Is Marian devotion important in Christian life? This has been a bone of contention between Christians for nearly five hundred years.

Let’s look at the evidence in just the first chapter of Luke. First, the Angel Gabriel honors her with the greeting “Hail, full of grace” (Luke 1:29). Then Elizabeth prophesies “blessed are you among women.” Next the prophet John leaps for joy in his mother’s womb at the sound of Mary’s voice. Then, in her response to Elizabeth, Mary prophesies “all generations will call me blessed” (Luke 1:48).

But it is Elizabeth’s final words to Mary that provide the key to understanding why Mary is to honored, namely, her faith.

One of the battle-cries of the Protestant Reformation was “Faith Alone!” One key conviction that united the many disparate strands of the Reformation was that it is impossible to earn God’s favor by our good works . . . that we rather we receive His love as a pure gift, a grace, through faith.

Now consider Mary. Did she crisscross the Mediterranean planting Churches like Paul? Did she give eloquent sermons like Stephen (Acts 7)? Did she govern the Church like Peter? No. Her claim to fame is that she simply said yes to God. She believed He could do as He said and would do as He said.

But true faith is not just intellectual conviction that God exists or that He can do thus and such. Faith involves entrusting oneself, abandoning oneself to God, willing to submit to His will. That’s why Paul talks about “the obedience of faith” (Romans 16:26). Mary surrendered her plan for her life, and yielded to God’s plan. And she did this not once, but again and again, even when He left her behind to begin His public ministry. And when that ministry led to the horror of Calvary, Mary’s faith stood its ground at the foot of the cross.

So Catholics honor Mary for being the perfect example of the greatest Protestant virtue. Ironic isn’t it? And the deepest meaning of that disputed doctrine, the Immaculate Conception, is that it was the grace of God working mysteriously from the moment of her conception that made possible Mary’s exemplary life of faith. Even her faith is a gift of His grace. It’s all grace, according to Catholic doctrine.

“My soul magnifies the Lord, and my spirit rejoices in God my Savior.”Mary, of course, knew this. That’s why she responded to Elizabeth’s praise with the humble, exuberant prayer known as the Magnificat: She is like the crystal-clear pool that reflects the sun’s rays back to the heavens. So no one needs to fear that honor given her will detract from the majesty of her divine Son. She deflects all the praise given her right back to God, the source of her greatness.

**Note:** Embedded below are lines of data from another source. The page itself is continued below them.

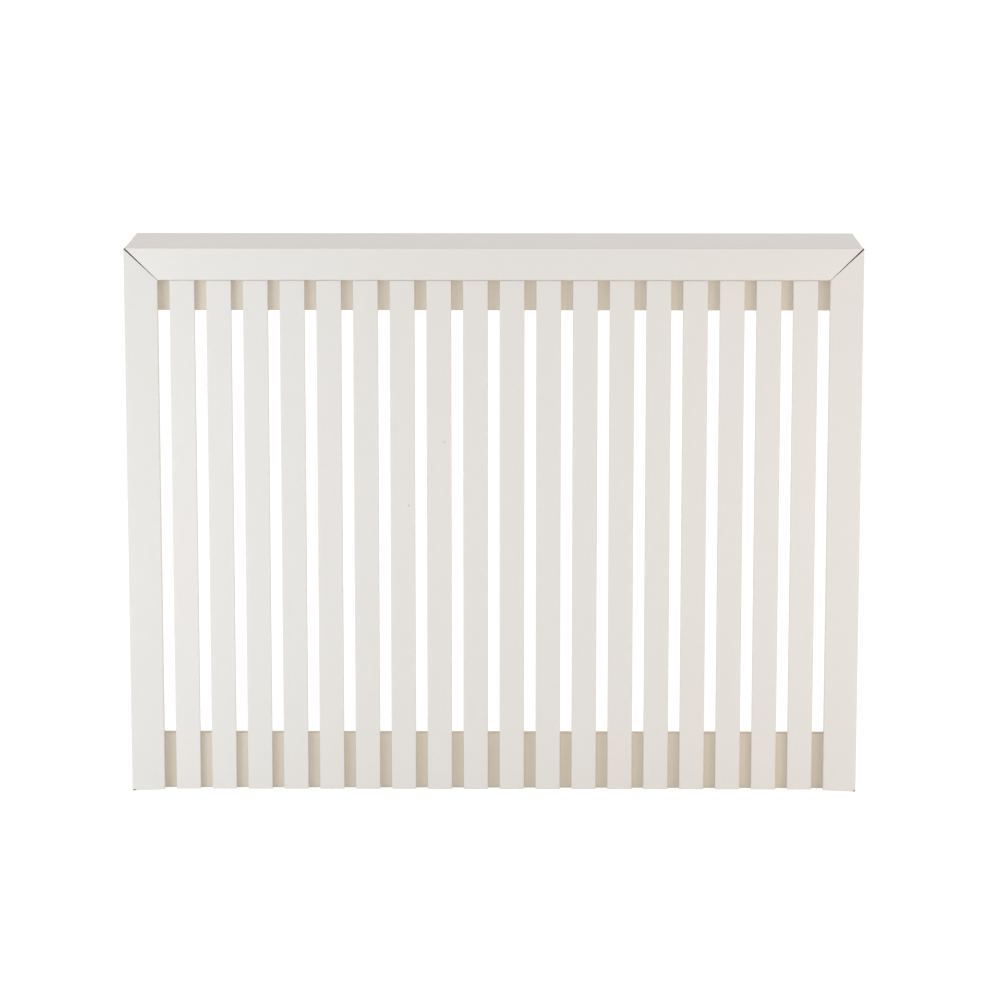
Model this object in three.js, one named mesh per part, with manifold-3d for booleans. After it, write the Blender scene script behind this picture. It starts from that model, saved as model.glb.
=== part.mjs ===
// Radiator cover cabinet: a painted, open-backed cabinet that stands over a radiator against a wall.
// Its front is a mitred frame round a row of upright slats, which two rails carry from behind.
//
// Millimetres, +Z up. The front faces -Y, the wall is at +Y, and the origin is on the floor under the
// middle of the cabinet.

import * as THREE from 'three';
import { mergeVertices } from 'three/addons/utils/BufferGeometryUtils.js';
import Module from 'manifold-3d';

// ---------------------------------------------------------------- driving dimensions

// The whole cabinet
const WIDTH = 1126;
const DEPTH = 200;
const HEIGHT = 850;

// Top and side boards
const BOARD_THICKNESS = 16;
const FRAME_LIP = 1.5; // how far the frame stands past the side boards' outer faces

// Front frame: a fascia and two stiles of one moulding, whose face slopes back towards the slats
const FRAME_WIDTH = 50;
const FRAME_OUTER_THICKNESS = 22;
const FRAME_INNER_THICKNESS = 14;
const MITRE_GAP_OUTER = 2.3; // each mitre has opened up towards the outer corner
const MITRE_GAP_INNER = 0.5;

// Slats, spread evenly between the stiles
const SLAT_COUNT = 18;
const SLAT_WIDTH = 38;
const SLAT_THICKNESS = 9;
const SLAT_TOP_GAP = 0.8; // shadow line between the slats and the fascia

// Rails behind the slats
const RAIL_THICKNESS = 12;
const LOWER_RAIL_HEIGHT = 88;
const UPPER_RAIL_DROP = 48; // how much of the upper rail shows below the fascia

// Loose tongue in each mitre
const TONGUE_THICKNESS = 4;
const TONGUE_WIDTH = 16;
const TONGUE_MARGIN = 4; // from the frame's edges to the tongue's nearest corners

// Dowels between the frame and the boards
const DOWEL_RADIUS = 4;
const DOWEL_LENGTH = 24;
const DOWEL_CHAMFER = 1;
const FASCIA_DOWEL_COUNT = 4;
const FASCIA_DOWEL_END = 110; // from the cabinet's side to the first dowel
const STILE_DOWEL_COUNT = 3;
const STILE_DOWEL_END = 120; // from the floor, and from the top, to the nearest dowel

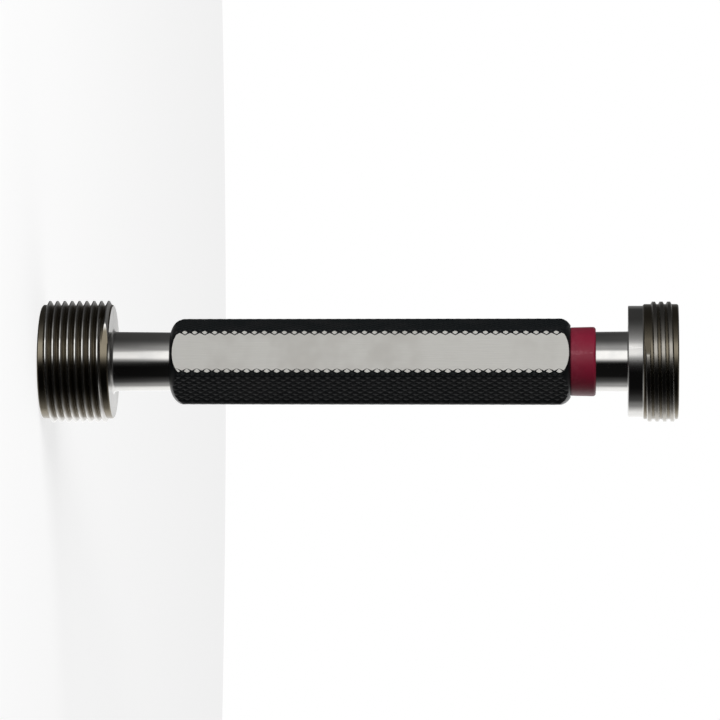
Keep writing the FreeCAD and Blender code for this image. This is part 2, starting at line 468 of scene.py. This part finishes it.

So the answer is that Marian devotion is necessary in Christian life. But what is true devotion to Mary according to the fathers of the Second Vatican Council? Not sentimental piety or gullible preoccupation with every rumored apparition, but rather, imitation of her virtues, particularly her faith (Lumen Gentium 67).”

Magnificat anima mea Dominum,
et exsultavit spiritus meus in Deo salvatore meo,
quia respexit humilitatem ancillae suae.
Ecce enim ex hoc beatam me dicent omnes generationes,
quia fecit mihi magna,
qui potens est,
et sanctum nomen eius,
et misericordia eius in progenies et progenies
timentibus eum.
Fecit potentiam in brachio suo,
dispersit superbos mente cordis sui;
deposuit potentes de sede
et exaltavit humiles;
esurientes implevit bonis
et divites dimisit inanes.
Suscepit Israel puerum suum,
recordatus misericordiae,
sicut locutus est ad patres nostros,
Abraham et semini eius in saecula
Gloria Patri, et Filio, et Spiritui Sancto,
Sicut erat in principio, et nunc, et semper,
et in Saecula saeculorum. Amen.  – Lk 1:45-56.

My soul proclaims the greatness of the Lord,
my spirit rejoices in God my Savior
for he has looked with favor on His lowly servant.
From this day all generations will call me blessed:
the Almighty has done great things for me,
and holy is His Name.
He has mercy on those who fear Him
in every generation.
He has shown the strength of His arm,
He has scattered the proud in their conceit.
He has cast down the mighty from their thrones,
and has lifted up the lowly.
He has filled the hungry with good things,
and the rich He has sent away empty.
He has come to the help of His servant Israel
for He has remembered his promise of mercy,
the promise He made to our fathers,
to Abraham and his children for ever.  Amen. -Lk 1:45-56.